Yes, I’m not as hardline as those who say that only microfounded macro models should be accepted. We should never be satisfied with a non-microfounded model, but we can’t always get what we want.
Nick,
I found the paper that describes the labour equilibrium I was thinking about when I wrote the above comment. Take two monopolistic producers of two imperfectly substitutable goods, diminishing revenues from output above a threshold, a Walrasian labour market, and workers with zero disutility of labour; incredibly you can still get unemployment at any positive wage, and the rest of the workforce employed below the VMPL, a nasty GE result indeed. Is it realistic? It doesn’t seem absurd to me that we have strongly declining marginal utility for the current consumption basket. Maybe we are short on stuff we want to buy more of. This is obviously the important assumption as it makes it pretty easy to imagine that the profit optimizing output might involve a limited quantity of labour.
Are the assumptions otherwise inconsistent with real world data, such as income distributions? I haven’t thought about it enough – the paper doesn’t address the details of how Say’s law ends up balanced. So perhaps it implies some particular unrealistic implications for distribution of capital ownership and government redistribution. Worth thinking about though.
On hysteresis:
“Hysteresis” just means memory. The state of the system depends not just on exogenous variables, but on previous values of the state variables.

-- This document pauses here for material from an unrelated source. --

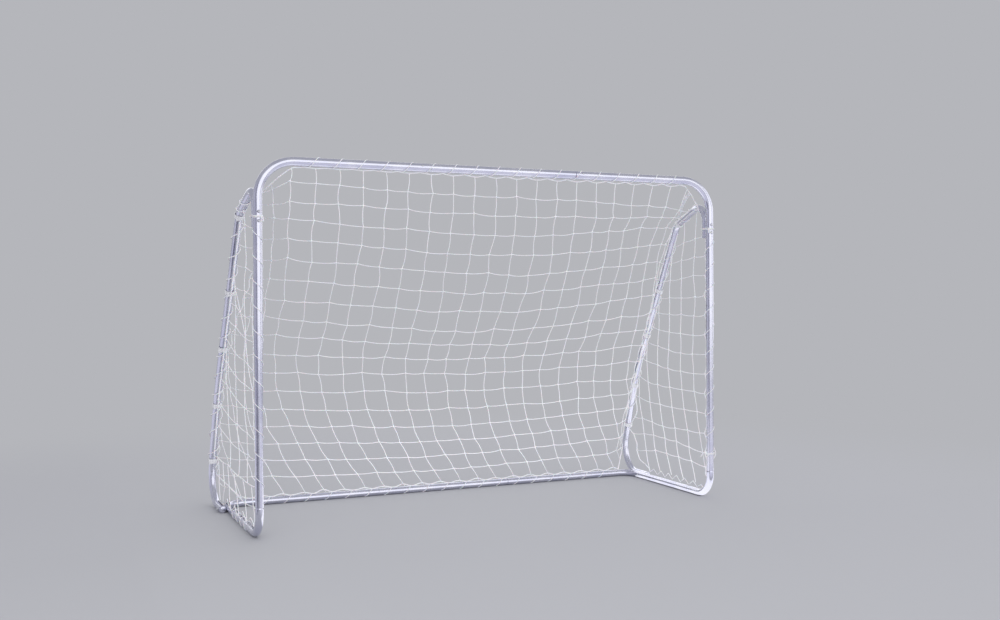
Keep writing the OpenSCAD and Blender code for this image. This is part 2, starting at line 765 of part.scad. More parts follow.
// Tie round each corner tube and the stay's hook, between the two bolts
module stadium(r_front, r_back, h) {
    circle(r = r_front);
    translate([h, 0]) circle(r = r_back);
    polygon([[0, -r_front], [h, -r_back], [h, r_back], [0, r_front]]);
}

module post_ties() {
    tie_w = 12;
    tie_z = goal_h - (bolt_drops[0] + bolt_drops[1]) / 2;
    color("white") for (side = [left, right]) sided(side) in_stay_plane()
        translate([0, 0, tie_z - tie_w / 2]) linear_extrude(tie_w) difference() {
            stadium(frame_d / 2 + seat + strap_t, frame_d / 2 + seat + strap_t, hook_h);
            stadium(frame_d / 2 + seat, frame_d / 2 + seat, hook_h);
        }
}

crossbar_middle();
corner(left);  // corner_left
corner(right);  // corner_right
post(left);  // post_left
post(right);  // post_right
base(left);  // base_left
base(right);  // base_right
rear_bar_middle();
stay_upper(left);  // stay_upper_left
stay_upper(right);  // stay_upper_right
stay_lower(left);  // stay_lower_left
stay_lower(right);  // stay_lower_right
stay_bolts();
stay_washers();
stay_nuts();
base_bolts();
base_washers();
base_nuts();
button_crossbar(left);  // button_crossbar_left
button_crossbar(right);  // button_crossbar_right
button_post(left);  // button_post_left
button_post(right);  // button_post_right
button_foot(left);  // button_foot_left
button_foot(right);  // button_foot_right
button_rear(left);  // button_rear_left
button_rear(right);  // button_rear_right
button_stay(left);  // button_stay_left
button_stay(right);  // button_stay_right
snap_springs();
net_roof();
net_back_upper();
net_back_lower();
net_skirt();
side_net(left);  // net_left
side_net(right);  // net_right
lace_crossbar();
lace_post(left);  // lace_post_left
lace_post(right);  // lace_post_right
straps(left, left_shoulder_strap, left_straps);  // straps_left
straps(right, right_shoulder_strap, right_straps);  // straps_right
post_ties();
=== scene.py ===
import bpy
import bmesh
import json
import math
import random
import numpy as np
from mathutils import Matrix, Vector


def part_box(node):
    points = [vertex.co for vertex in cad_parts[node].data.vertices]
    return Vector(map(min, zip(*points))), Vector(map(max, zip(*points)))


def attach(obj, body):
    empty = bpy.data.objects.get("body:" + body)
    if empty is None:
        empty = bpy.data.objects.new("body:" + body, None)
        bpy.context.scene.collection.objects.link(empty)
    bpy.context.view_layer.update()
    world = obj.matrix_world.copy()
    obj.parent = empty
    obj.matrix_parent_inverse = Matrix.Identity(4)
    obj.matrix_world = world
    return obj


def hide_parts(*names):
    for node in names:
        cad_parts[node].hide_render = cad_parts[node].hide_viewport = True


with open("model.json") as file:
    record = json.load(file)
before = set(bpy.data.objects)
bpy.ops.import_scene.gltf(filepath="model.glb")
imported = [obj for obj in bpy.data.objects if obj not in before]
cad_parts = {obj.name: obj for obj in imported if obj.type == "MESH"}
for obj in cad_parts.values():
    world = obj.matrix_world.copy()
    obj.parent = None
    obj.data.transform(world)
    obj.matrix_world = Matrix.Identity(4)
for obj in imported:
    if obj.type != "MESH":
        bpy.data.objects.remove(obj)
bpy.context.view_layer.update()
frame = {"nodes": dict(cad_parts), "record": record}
print("frame loaded")

mm = 0.001
sides = {"left": -1, "right": 1}


# where things are, read from the tubes themselves

def middle(node):
    low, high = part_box(node)
    return (low + high) / 2


frontY = middle("post_right").y
postX = middle("post_right").x / mm
crossbarZ = middle("crossbar_middle").z / mm
rearBar = middle("rear_bar_middle")
baseDepth = (rearBar.y - frontY) / mm
barZ = rearBar.z / mm


def place(p):
    # millimetres from the middle of the mouth to metres in the scene
    return Vector((p[0] * mm, frontY + p[1] * mm, p[2] * mm))


def newObject(name, data):
    made = bpy.data.objects.new(name, data)
    bpy.context.scene.collection.objects.link(made)
    return made


def newMesh(name, verts, faces, material):
    mesh = bpy.data.meshes.new(name)
    mesh.from_pydata(verts, [], faces)
    mesh.polygons.foreach_set("use_smooth", [True] * len(mesh.polygons))
    mesh.materials.append(material)
    return mesh


cameraSetup = {"spot": (-1827, -4121, 925), "yaw": 23.64, "pitch": -0.43, "roll": -0.29, "lens": 37.944}


def makeCamera(setup):
    yaw, pitch, roll = (math.radians(setup[k]) for k in ("yaw", "pitch", "roll"))
    ahead = Vector((math.sin(yaw) * math.cos(pitch), math.cos(yaw) * math.cos(pitch), math.sin(pitch)))
    right = Vector((math.cos(yaw), -math.sin(yaw), 0))
    up = right.cross(ahead)
    right, up = (right * math.cos(roll) + up * math.sin(roll), up * math.cos(roll) - right * math.sin(roll))
    data = bpy.data.cameras.new("camera")
    data.sensor_width = 36
    data.lens = setup["lens"]
    data.clip_end = 60
    camera = newObject("camera", data)
    turn = Matrix((right, up, -ahead)).transposed().to_4x4()
    camera.matrix_world = Matrix.Translation(place(setup["spot"])) @ turn
    bpy.context.scene.camera = camera


makeCamera(cameraSetup)


def colour(text):
    # an sRGB hex value as linear light
    parts = [int(text[i:i + 2], 16) / 255 for i in (1, 3, 5)]
    return tuple(c / 12.92 if c <= 0.04045 else ((c + 0.055) / 1.055) ** 2.4 for c in parts) + (1,)


def add(tree, kind, inputs=None, **settings):
    # one node, its settings, and its inputs as values or as links
    made = tree.nodes.new(kind)
    for name, value in settings.items():
        setattr(made, name, value)
    for key, value in (inputs or {}).items():
        if isinstance(value, bpy.types.NodeSocket):
            tree.links.new(value, made.inputs[key])
        else:
            made.inputs[key].default_value = value
    return made


def newMaterial(name):
    material = bpy.data.materials.new(name)
    material.use_nodes = True
    material.node_tree.nodes.clear()
    return material, material.node_tree


def finishMaterial(material, shader):
    add(material.node_tree, "ShaderNodeOutputMaterial", {"Surface": shader.outputs[0]})
    return material


def finishSurface(material, inputs):
    return finishMaterial(material, add(material.node_tree, "ShaderNodeBsdfPrincipled", inputs))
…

Of course, any system with continuously changing state variables (e.g. mechanical inertia) could be described as falling in this category, so the name is usually used when there are closely related systems that don’t exhibit this property in the same variable (paramagnets have it, diamagnets don’t). Prices that can’t just change to the Walrasian equilibrium in response to whatever exogenous changes in supply/demand are definitely an example of hysteresis in the price variable. The previous level of the price is an important state variable in the system. My only point was that “hysteresis” is far too general a concept to use as a name for “sticky price processes.” Solid state physics is full of examples of materials with “hysteresis”. Many of them are special in some particular way, so physicists give them special names. Economists should do the same, and, of course, they do.
Thanks K. I have skimmed it. I am annoyed they didn’t reference my 1987 paper which showed exactly the same thing, in a fully macro model! Instead they reference Weitzmann 1982, which is wrong because he forgets to include profits in the budget constraint! Ah well.

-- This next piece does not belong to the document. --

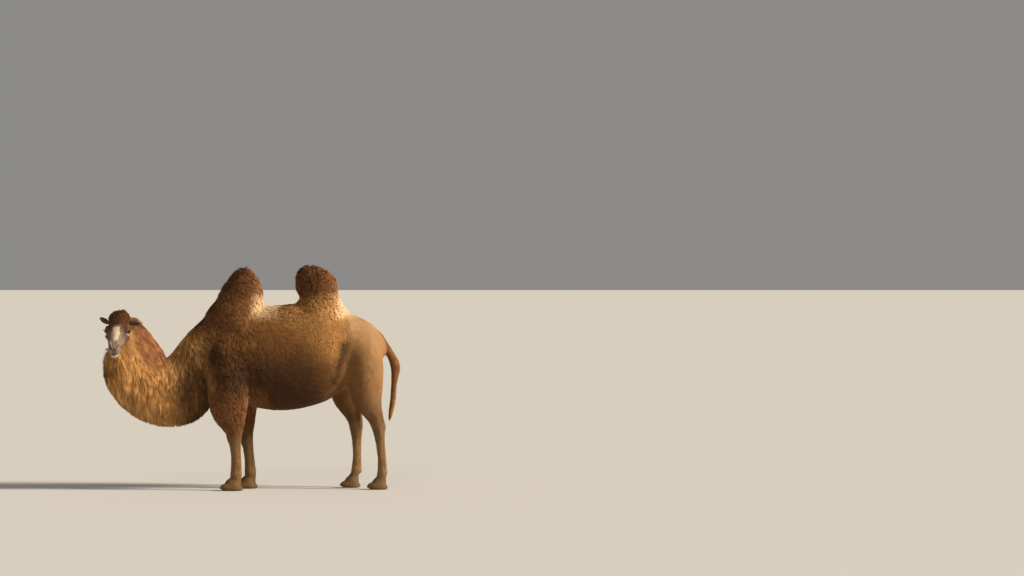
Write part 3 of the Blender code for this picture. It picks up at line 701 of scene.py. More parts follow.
# Paths on each leg's outer side, in millimetres: (points, width, height). A point is its distance
# in front of the leg's rear edge, its distance from the leg's middle and its height.
LEG_STROKES = {
    "fore": [
        # groove between cannon bone and tendons, the knee and the hollow under it
        ([(42, 46, 190), (42, 46, 420)], 11, -7.5),
        ([(142, 0, 520), (138, 0, 475)], 28, 6),
        ([(120, 0, 420), (112, 0, 380)], 30, -5),
        ([(82, 56, 520), (78, 54, 470)], 14, 4.5),
        ([(108, 52, 530), (104, 46, 450)], 9, -4.5),
    ],
    "hind": [
        ([(36, 42, 190), (36, 44, 450)], 11, -7.5),
        # hollow in front of the Achilles tendon, and the bones of the hock
        ([(46, 50, 630), (56, 56, 700), (66, 64, 790)], 16, -15),
        ([(24, 0, 610), (22, 0, 580)], 20, 6),
        ([(66, 48, 560), (60, 46, 520)], 16, 5),
        ([(110, 0, 500), (100, 0, 440)], 26, -5),
    ],
}
LEGS = ("fore_left", "fore_right", "hind_left", "hind_right")
# Cleft between the toes, in millimetres: distance behind the foot's front edge, and height.
CLEFT = [(6, 12), (14, 55), (48, 95), (76, 125)]


def leg_height(points):
    """Bones, tendons, fetlocks and the cleft between the toes."""
    height = np.zeros(len(points))
    for leg in LEGS:
        foot = middle(f"{leg}_foot")
        front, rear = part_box(f"{leg}_foot")[0].x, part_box(f"{leg}_lower")[1].x
        local = np.stack([rear - points[:, 0], points[:, 1] - foot.y, points[:, 2]], axis=1)
        near = np.abs(local[:, 1]) < 0.11
        near &= (np.abs(local[:, 0] - 0.11) < 0.18) & (local[:, 2] < 0.88)
        at = local[near]
        # the fetlock and the narrow pastern under it
        total = 0.0045 * np.exp(-((at[:, 2] - 0.165) / 0.024) ** 2)
        total -= 0.0045 * np.exp(-((at[:, 2] - 0.113) / 0.018) ** 2)
        for line in LEG_STROKES[leg[:4]]:
            path, width, rise = in_metres(*line)
            for one in both_sides(path) if path[0][1] else [path]:
                total += stroke(at, one, width, rise)
        cleft = [(rear - front - back / 1000, 0.0, up / 1000) for back, up in CLEFT]
        total += stroke(at, cleft, 0.0085, -0.0100)
        height[near] += total
    return height


def body_height(points):
    """Muscle and hollow on the bare parts of the body."""
    centred = points - [0, MIDLINE, 0]
    height = np.zeros(len(points))
    for path, width, rise in BODY_STROKES:
        for one in both_sides(path):
            height += stroke(centred, one, width, rise)
    return height


def lumps(points, weights):
    """Clumping of the wool, which the tufts follow."""
    shaggy = share_of(weights, "wool", "breeches", "curls", "mane", "beard", "forelock")
    broad = soft_noise(points, 0.085, 5) * 0.0065
    small = soft_noise(points, 0.038, 6) * 0.0035
    return shaggy * (broad + small)


# ---- lie of the coat
def coat_lie(points, normals, weights):
    """Which way the coat lies at each point, in the surface."""
    local = to_head(points)
    centred = points - [0, MIDLINE, 0]
    ahead, left, crown = (np.array(HEAD.to_3x3().col[k]) for k in range(3))
    sideways = np.sign(centred[:, 1])[:, None] * np.array([0.0, 1.0, 0.0])
    low = smooth_step(1.2, 1.6, points[:, 2])[:, None]
    fields = {
        "wool": np.array([0.45, 0.0, -0.85]) + 0.25 * sideways * low,
        "flank": np.array([0.50, 0.0, -0.85]) + 0.25 * sideways * low,
        "neck": np.array([0.12, 0.0, -1.0]),
        "sleek": np.array([0.35, 0.0, -0.95]),
        "shank": np.array([0.06, 0.0, -1.0]),
        "foot": np.array([-0.45, 0.0, -0.75]),
        "breeches": np.array([0.16, 0.0, -1.0]),
        "curls": np.array([0.10, 0.0, -1.0]),
        "mane": np.array([0.42, 0.04, -0.90]),
        "beard": np.array([0.05, 0.0, -1.0]),
        "tail": np.array([0.10, 0.0, -1.0]),
        "forelock": ahead * 0.75 - crown * 0.35 + left * np.sign(local[:, 1:2]) * 0.45,
        "ear": unit(points - from_head([[-0.10, 0.0, 0.02]])),
        "face": -ahead - 0.40 * crown + left * np.sign(local[:, 1:2]) * 0.20,
        "cheek": -ahead * 0.75 - crown * 0.75,
        "chin": -crown - 0.2 * ahead,
    }
    total = np.zeros_like(points)
    for kind, field in fields.items():
        total += weights[:, [KINDS.index(kind)]] * field
    return along(total, normals)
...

Here’s the jist. If we replace perfect competition with imperfect, the height of the labour demand curve becomes Marginal Revenue Product rather than Value Marginal Product.
VMPL=P.MPL
MRP=MR.MPL= (1-(1/e)).P.MPL where e is elasticity of demand and MR is Marginal Revenue.
So, with imperfect competition, W will be less than VMP.
Imperfect competition (generally) makes the demand (curve) for labour lower than it otherwise would be, and equilibrium wages and employment lower than they otherwise would be. It doesn’t really get you involuntary unemployment, contrary to the assertion in that paper (OK, I didn’t actually read it). In their example (like in my 1987 model) it does push equilibrium wages down to zero. But that’s only because they (and I) assumed a very clunky reverse-L-shaped labour supply curve. With W=O, nobody who is not working prefers working. That’s not like real world involuntary unemployment, where some people are working at W, and others (just like them) want to work at W and can’t get a job.
Even more annoying, IIRC, the QJE turned down my paper, even though it was better than that one, and earlier!!
Nick,
“I am annoyed they didn’t reference my 1987 paper which showed exactly the same thing”
Sorry for mentioning it…
“[Weitzmann] forgets to include profits in the budget constraint”
…that guy’s such a dufus…
“the QJE turned down my paper”
…son of a #%@$!!! 🙂
” the height of the labour demand curve becomes Marginal Revenue Product rather than Value Marginal Product.”
That makes sense. Thanks. Do you have a link to your paper? I’d love to read it.
“that’s only because they (and I) assumed a very clunky reverse-L-shaped labour supply curve”
That labour supply curve may not be *that crazy. If we assume that those people earning that low equilibrium wage own little capital (and need a roof and some food), the labour supply curve could be downward sloping at the bottom. Vertical might be a conservative assumption. Some kind of indentured servitude equilibrium? Foxconn?
@Nick: you’re right. i didn’t talk about marginal productivity theory, only ways of getting involuntary unemployment
I think I’ve just come to understand consumer debt as a way to make labour supply curves slope downwards. Debt is like food or housing, but unlike basic goods it ratchets upwards to whatever your wage level might be. Then, when negative wage/income shocks hit you must work more in order to service the debt. I’m sure this was obvious to lots of people, but seeing it as a negatively sloped labour supply is new to me. Humans are such a bunch of suckers!
K: thanks, but my old paper was quite good 25 years ago, but not now. My post here says the same thing more cleanly. Just pretend the MC curves are labour supply curves, the demand curves are VMP curves, the MR curves are MRP curves, replace Y with L, Pi/P with W/P, and you have the model.
“Other things equal, a model that also makes sense at the micro level is more credible than one that doesn’t, or one that we don’t know whether it makes sense at the micro level or not.” Let’s leave aside arguments about “credibility.” The point made by many outside of macroeconomics is that what macroeconomists call “micro-foundations” are not, in fact, supported by microeconomics. Microeconomists do not assume that social welfare can be judged by the welfare of one individual (“representative” or not.) Microeconomists do not think that aggregate levels of production, in a world with diminishing marginal returns to factors, will be independent of how those factors are distributed. Macroeconomists who start to look at micro data (e.g. on labour flows of individuals or firm-level productivity) often find that much of what matters at the aggregate level is not well-captured in a representative agent framework. So I’d agree that models with good micro-foundations are more credible…..I just don’t see macroeconomists use or teach them.
“Let me put it this way instead. The wider the data set that is encompassed by the model, the better the model, other things equal.” It almost sounds like you’re saying that the best model is one that can never be empirically falsified, but I don’t think that’s what you have in mind.